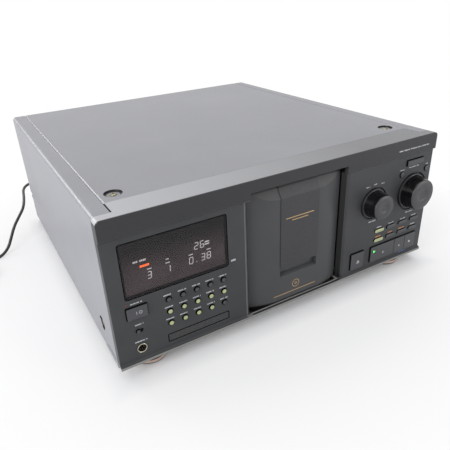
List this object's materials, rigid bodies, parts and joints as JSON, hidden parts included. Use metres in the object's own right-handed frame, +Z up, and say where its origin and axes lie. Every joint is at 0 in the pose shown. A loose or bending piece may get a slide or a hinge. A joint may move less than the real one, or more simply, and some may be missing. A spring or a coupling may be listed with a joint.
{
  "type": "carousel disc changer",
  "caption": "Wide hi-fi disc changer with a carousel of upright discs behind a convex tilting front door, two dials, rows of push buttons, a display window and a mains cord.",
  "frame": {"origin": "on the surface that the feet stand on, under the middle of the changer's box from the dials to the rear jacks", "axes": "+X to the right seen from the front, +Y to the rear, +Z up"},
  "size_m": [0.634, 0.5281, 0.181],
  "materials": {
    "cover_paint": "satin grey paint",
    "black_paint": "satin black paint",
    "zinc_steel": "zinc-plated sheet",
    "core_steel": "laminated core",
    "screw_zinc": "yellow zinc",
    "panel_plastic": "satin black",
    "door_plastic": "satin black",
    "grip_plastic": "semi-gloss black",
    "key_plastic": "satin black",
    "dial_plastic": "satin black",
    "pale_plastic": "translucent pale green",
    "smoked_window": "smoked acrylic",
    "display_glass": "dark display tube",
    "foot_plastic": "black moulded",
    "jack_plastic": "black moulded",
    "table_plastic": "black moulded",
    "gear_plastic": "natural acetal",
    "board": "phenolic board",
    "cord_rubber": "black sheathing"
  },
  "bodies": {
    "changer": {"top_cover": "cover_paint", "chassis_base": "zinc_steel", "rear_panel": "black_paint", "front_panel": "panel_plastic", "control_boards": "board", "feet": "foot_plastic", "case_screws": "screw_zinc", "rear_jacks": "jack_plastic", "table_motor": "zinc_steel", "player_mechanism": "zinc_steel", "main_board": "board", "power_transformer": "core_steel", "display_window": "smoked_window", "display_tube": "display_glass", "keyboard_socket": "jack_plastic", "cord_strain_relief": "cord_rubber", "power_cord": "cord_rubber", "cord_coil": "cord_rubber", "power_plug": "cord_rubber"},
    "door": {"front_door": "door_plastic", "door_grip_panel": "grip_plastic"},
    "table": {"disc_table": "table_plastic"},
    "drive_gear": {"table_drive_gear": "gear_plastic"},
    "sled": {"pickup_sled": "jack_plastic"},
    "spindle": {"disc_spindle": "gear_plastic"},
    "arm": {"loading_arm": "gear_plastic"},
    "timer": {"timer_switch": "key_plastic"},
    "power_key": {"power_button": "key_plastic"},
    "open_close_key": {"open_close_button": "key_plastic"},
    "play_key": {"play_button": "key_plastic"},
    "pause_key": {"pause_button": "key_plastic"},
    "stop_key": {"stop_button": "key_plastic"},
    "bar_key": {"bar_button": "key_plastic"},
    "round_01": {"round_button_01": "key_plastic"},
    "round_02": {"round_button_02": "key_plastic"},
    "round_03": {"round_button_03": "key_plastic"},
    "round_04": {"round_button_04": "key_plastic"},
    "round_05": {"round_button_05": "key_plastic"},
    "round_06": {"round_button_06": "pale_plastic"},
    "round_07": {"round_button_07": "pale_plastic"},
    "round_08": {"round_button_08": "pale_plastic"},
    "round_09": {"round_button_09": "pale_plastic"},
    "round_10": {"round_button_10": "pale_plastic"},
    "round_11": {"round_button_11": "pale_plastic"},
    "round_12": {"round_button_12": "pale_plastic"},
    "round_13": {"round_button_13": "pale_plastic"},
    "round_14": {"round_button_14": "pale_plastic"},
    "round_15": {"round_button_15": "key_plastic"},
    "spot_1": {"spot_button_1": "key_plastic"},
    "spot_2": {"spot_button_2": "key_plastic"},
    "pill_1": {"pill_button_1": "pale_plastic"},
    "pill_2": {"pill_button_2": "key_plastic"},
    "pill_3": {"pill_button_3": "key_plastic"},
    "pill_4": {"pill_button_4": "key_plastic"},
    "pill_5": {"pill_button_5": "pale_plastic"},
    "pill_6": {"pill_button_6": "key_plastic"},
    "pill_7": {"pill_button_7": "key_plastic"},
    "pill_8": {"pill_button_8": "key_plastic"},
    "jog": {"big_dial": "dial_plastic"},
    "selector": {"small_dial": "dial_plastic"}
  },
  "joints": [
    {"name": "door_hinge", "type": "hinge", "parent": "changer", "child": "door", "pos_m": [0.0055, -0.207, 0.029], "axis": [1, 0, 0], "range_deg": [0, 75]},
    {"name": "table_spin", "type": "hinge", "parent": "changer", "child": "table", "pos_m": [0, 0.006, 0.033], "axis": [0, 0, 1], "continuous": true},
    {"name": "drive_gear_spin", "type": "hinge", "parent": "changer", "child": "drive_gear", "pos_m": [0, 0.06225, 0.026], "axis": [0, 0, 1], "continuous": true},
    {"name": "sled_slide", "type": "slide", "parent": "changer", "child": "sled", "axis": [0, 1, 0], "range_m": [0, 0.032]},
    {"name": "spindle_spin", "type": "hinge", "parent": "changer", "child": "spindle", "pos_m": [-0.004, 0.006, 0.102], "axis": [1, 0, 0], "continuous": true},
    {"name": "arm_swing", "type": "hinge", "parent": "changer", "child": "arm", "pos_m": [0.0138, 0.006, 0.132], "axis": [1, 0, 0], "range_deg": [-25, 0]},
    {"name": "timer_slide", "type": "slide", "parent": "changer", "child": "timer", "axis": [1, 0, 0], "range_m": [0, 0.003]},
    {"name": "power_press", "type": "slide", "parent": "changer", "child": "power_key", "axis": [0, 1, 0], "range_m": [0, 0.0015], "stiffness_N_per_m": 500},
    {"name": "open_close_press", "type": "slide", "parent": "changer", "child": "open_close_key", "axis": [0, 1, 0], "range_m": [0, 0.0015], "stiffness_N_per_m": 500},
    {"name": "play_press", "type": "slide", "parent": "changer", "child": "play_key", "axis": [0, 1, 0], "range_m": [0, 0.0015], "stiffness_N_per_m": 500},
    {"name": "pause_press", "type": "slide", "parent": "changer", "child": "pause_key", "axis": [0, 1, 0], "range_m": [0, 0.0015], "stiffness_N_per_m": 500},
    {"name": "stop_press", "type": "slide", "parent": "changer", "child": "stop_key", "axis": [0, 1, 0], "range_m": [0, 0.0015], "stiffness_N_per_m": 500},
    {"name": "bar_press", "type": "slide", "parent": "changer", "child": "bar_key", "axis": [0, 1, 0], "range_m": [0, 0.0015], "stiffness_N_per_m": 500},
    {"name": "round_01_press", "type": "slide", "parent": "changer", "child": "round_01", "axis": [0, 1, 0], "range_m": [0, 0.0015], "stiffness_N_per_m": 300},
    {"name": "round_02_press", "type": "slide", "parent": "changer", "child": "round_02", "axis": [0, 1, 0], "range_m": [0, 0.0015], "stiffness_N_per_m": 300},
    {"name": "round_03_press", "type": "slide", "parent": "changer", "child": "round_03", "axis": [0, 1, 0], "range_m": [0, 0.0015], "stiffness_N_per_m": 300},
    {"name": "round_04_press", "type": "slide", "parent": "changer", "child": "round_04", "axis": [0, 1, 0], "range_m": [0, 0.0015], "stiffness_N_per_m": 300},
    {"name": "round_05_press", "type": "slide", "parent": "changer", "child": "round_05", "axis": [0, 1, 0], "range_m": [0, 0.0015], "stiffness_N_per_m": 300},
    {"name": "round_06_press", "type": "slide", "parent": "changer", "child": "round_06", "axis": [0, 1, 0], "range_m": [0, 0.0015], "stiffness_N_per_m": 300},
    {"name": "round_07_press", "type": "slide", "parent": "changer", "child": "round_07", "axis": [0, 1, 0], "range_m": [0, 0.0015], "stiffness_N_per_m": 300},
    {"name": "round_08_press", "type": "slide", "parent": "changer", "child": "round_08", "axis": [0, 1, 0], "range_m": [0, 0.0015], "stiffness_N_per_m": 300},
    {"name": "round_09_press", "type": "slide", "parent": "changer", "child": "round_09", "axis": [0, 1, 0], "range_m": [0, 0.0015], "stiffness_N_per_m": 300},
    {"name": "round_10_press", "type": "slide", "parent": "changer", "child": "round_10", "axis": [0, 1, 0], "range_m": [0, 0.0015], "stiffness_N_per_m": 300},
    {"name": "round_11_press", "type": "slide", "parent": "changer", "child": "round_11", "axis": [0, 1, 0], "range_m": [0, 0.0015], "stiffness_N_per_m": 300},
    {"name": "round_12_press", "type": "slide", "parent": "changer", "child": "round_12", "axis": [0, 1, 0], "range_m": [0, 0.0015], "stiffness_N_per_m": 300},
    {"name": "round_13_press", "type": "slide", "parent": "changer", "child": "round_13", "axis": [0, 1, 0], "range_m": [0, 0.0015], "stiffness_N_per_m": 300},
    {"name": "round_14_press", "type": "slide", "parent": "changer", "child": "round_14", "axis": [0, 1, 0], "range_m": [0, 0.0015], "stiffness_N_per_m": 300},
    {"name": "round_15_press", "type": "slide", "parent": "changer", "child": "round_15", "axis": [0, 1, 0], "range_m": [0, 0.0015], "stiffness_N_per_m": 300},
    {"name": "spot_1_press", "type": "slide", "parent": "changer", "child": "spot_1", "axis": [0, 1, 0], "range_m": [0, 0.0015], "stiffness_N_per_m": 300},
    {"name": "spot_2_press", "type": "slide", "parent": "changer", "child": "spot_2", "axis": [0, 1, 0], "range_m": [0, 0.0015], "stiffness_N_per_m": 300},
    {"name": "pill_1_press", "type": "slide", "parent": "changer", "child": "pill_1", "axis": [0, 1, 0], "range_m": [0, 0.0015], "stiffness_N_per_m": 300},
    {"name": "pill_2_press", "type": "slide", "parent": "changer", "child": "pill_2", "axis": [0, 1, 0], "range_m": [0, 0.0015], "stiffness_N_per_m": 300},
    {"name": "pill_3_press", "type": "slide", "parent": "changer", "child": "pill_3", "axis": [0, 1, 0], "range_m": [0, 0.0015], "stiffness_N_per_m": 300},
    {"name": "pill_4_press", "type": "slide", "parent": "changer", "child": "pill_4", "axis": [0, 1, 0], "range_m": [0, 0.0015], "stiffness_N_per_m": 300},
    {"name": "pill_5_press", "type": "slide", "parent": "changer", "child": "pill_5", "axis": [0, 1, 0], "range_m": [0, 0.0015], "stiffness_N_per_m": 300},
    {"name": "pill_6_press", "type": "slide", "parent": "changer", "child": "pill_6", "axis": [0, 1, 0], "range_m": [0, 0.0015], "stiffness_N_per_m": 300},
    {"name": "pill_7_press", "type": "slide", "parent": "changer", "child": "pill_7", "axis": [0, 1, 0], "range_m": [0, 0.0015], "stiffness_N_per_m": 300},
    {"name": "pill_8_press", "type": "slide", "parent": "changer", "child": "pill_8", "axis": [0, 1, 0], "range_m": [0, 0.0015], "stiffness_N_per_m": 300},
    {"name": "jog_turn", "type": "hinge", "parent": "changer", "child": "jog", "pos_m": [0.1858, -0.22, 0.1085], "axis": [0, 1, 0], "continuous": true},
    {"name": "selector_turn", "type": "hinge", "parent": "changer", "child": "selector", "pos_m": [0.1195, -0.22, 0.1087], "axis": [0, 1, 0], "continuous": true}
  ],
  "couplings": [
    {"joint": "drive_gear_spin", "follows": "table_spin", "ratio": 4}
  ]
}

**Do this**
Return all lines of the material above in which the word "materials" occurs.

**Task output**
List this object's materials, rigid bodies, parts and joints as JSON, hidden parts included. Use metres in the object's own right-handed frame, +Z up, and say where its origin and axes lie. Every joint is at 0 in the pose shown. A loose or bending piece may get a slide or a hinge. A joint may move less than the real one, or more simply, and some may be missing. A spring or a coupling may be listed with a joint.
  "materials": {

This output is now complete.